Perhaps the grandest recent exemplars of the combined strategy are the "vomit gore" films of Lucifer Valentine 666, Slaughtered Vomit Dolls (2006) and ReGoregitated Sacrifice (2008). Both films combine real stripping, domination, and vomiting with simulated torture and murder, all shot in a documentary style. One hesitates to describe them even as "faux" documentaries given that the documented events (domination and vomiting) are frequently real, and the voice one hears of the satanic narrator is that of the director himself instructing his (willing) actors.
This brings us to the latest offering of ToeTag Productions, Maskhead. I have to admit, however, some befuddlement about the exact goal of Maskhead. It is noticeably lacking in any of the three strategies for combining realism with simulation displayed in the shock cinema genre. As a consequence, although the effects are, as always, up to ToeTag's high standards, the atmosphere of the film is confused and lacking in intensity or focus.
For example, Maskhead revolves around a couple of porn producers who lure would-be amateur porn actors and actresses into snuff films where they are slaughtered by an enigmatic masked figure. The trailer promises a puzzle concerning the identity of this "Maskhead"—is he "The Cowboy"? Will he turn on his employers? What are his motivations, his history? None of this is revealed. Furthermore, although the characters are ostensibly shooting porn, there is hardly any nudity in the film. The supposed "fetish porn" which introduces every Maskhead scene is extremely prudish, featuring actors in underwear or neglige. This is all especially surprising given that earlier ToeTag films (Redsin Tower (2006) and Murder Collection, Vol. 1 (2009) both feature sex scenes more explicit than anything in Maskhead (though obviously still simulated rather than real).
As a second example, consider the fisting scene, a scene played almost entirely for laughs. The scene works because of the charisma of the only interesting character in the whole movie, The Cowboy. But, again, it feels out of place. In a world where fisting, if not commonplace (though surely becoming more so), is publicly available through the magic of the internet, why not secure a genuine enthusiast to act in the film? The obvious answer—that such an amateur would not be able to uphold the acting standards of the film—doesn't seem applicable. In fact, uniformly, though not engaging in any pornographic acts, the level of sophistication of most of the acting is no better than that in the average porn flick (the notable exception, again, being The Cowboy).

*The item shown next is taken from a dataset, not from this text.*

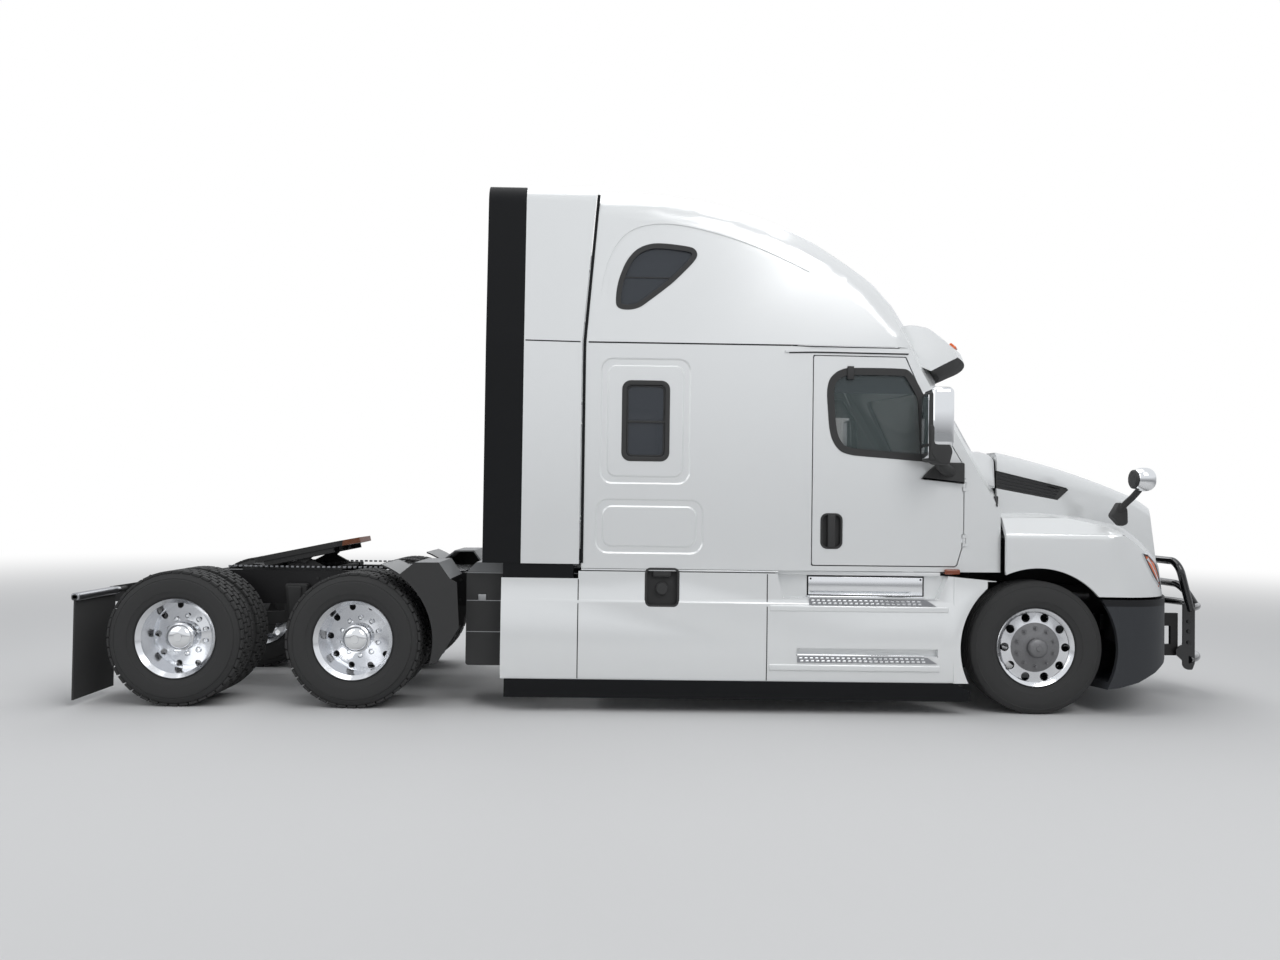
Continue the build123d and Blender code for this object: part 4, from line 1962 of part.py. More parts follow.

The point here is not that one wishes to see fisting in a gore movie. In fact, quite the contrary. However, it is precisely because this is not the gut desire of the viewer that inclusion of such scenes would have heightened the realism, intensity, and atmosphere of the film as a whole. Surrounded by the implausible and the cartoon, the gore scenes themselves feel confusing and random. There is no build-up, no tension (at least not after it is revealed, early on, that The Cowboy is not Maskhead).
What about the second strategy for imbuing a shock film with a veneer of realism, a documentary style? In many ways the style of Maskhead is documentary-esque—handheld, shot-on-video, sporadic in image quality, etc. However, there is none of the artifice needed to make this interpretation convincing. The August Underground trilogy relied for its success on a compelling and convincing simulation of the homemovie. Murder Collection, Vol. 1 successfully simulates a lone collector's selection of accidental death videos. In both cases, there is a consistency of vision and style that supports the artifice, lending it plausibility. It is the very sporadic character of Maskhead that prevents any such illusion from taking hold. It is not the homemovie of the porn producers, it is not an accidental document, it is not even one of the videos they themselves produce (though there is an episode along these lines).
So, what then to make of Maskhead—who is it for? Why is it? As a piece of shock cinema, it largely fails (speaking by comparison here, of course). There is indeed extreme gore, but it is linked together by unfocussed vignettes featuring bad acting and zero plot development. This sounds suspiciously like porn—not capital-P Porn, but rather any exploitation genre film, serving the sole purpose of delivering the enthusiast his desires mounted on a pointless facade of filler. In this sense, the chop-sockey film is also a type of porn, and Maskhead itself is gore-porn.
Ironically, if Maskhead had included scenes of actual porn, if the fisting, for example, had actually been depicted, it would have been less porn-like in this exploitation sense. For then the gorehounds would have been shaken from their comfort zone, they would have been truly shocked and disgusted, rather then pleasantly titillated. If the viewer of Maskhead were truly made to feel horror and fear, disturbed and disgusted by his own emotional trajectory, then it could have risen to the level of some of the earlier ToeTag offerings.
Alternately, the film could have embraced a more traditional narrative structure. Perhaps if there had been tension, a reveal, a mystery, or retribution—some arc or change in the characters—the film could have avoided the gutter of shock and exploitation entirely and aspired to a more mainstream style. Perhaps this was the filmmakers' intent; though, if so, it leaves one puzzled about why the character of Maskhead was not developed more. Maskhead himself is not even developed as a mystery. We very rarely see him when he is not performing. How does he live? Where does he live? Why does he live? His enigma could have been served as the driving force behind the story, but by the end we have learned nothing. Nothing has changed but the death of some irrelevant (and also underdeveloped) amateur porn actors. Boo-Hoo.